» What is needed
In the material below, list every line carrying the string "that".

(Extracted data entries)
+ + + +

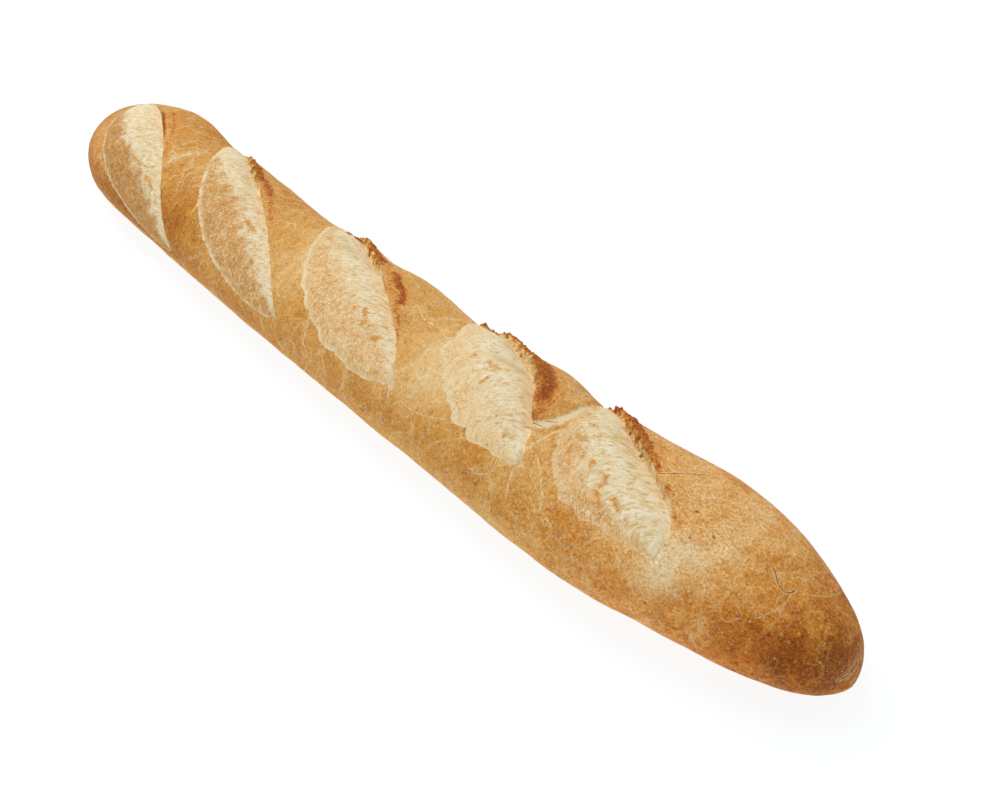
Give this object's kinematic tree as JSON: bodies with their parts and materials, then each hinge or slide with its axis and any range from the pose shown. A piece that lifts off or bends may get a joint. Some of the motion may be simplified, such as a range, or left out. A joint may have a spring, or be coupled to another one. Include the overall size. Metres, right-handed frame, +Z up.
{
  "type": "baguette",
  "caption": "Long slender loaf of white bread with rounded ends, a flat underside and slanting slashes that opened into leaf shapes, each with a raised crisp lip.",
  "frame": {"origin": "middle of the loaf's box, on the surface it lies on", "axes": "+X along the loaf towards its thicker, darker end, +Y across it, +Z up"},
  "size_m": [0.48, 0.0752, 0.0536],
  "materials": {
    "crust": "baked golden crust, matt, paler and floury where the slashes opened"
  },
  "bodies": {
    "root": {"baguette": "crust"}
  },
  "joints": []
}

+ + + +

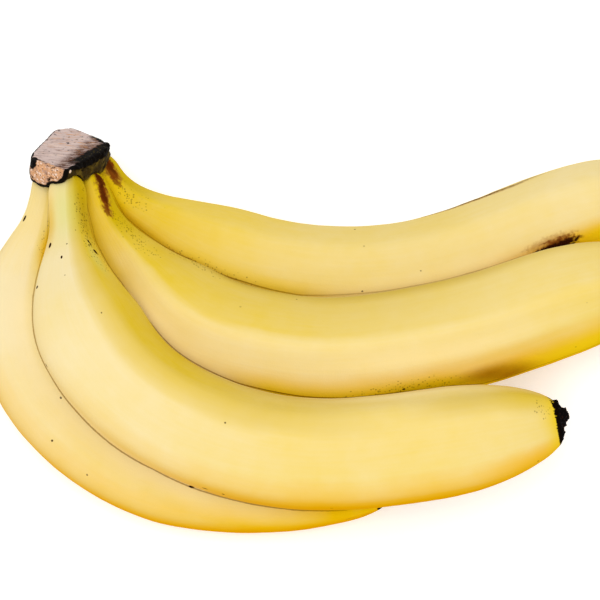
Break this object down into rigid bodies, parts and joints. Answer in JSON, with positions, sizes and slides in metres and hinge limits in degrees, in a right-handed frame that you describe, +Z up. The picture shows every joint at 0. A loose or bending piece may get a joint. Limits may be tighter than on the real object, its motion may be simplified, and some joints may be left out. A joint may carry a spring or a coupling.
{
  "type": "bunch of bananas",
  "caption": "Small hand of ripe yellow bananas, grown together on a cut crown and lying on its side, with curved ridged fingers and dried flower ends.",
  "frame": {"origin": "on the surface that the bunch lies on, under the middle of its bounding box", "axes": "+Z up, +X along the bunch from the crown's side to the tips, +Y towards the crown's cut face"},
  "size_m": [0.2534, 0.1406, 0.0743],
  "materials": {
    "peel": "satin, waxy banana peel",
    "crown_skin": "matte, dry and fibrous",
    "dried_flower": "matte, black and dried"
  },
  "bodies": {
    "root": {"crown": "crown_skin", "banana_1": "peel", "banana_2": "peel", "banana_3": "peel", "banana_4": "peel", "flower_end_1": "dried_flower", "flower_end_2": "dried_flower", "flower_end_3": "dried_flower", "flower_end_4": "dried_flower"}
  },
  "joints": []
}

+ + + +

» Answer to this task
Give this object's kinematic tree as JSON: bodies with their parts and materials, then each hinge or slide with its axis and any range from the pose shown. A piece that lifts off or bends may get a joint. Some of the motion may be simplified, such as a range, or left out. A joint may have a spring, or be coupled to another one. Include the overall size. Metres, right-handed frame, +Z up.
  "caption": "Long slender loaf of white bread with rounded ends, a flat underside and slanting slashes that opened into leaf shapes, each with a raised crisp lip.",
Break this object down into rigid bodies, parts and joints. Answer in JSON, with positions, sizes and slides in metres and hinge limits in degrees, in a right-handed frame that you describe, +Z up. The picture shows every joint at 0. A loose or bending piece may get a joint. Limits may be tighter than on the real object, its motion may be simplified, and some joints may be left out. A joint may carry a spring or a coupling.
  "frame": {"origin": "on the surface that the bunch lies on, under the middle of its bounding box", "axes": "+Z up, +X along the bunch from the crown's side to the tips, +Y towards the crown's cut face"},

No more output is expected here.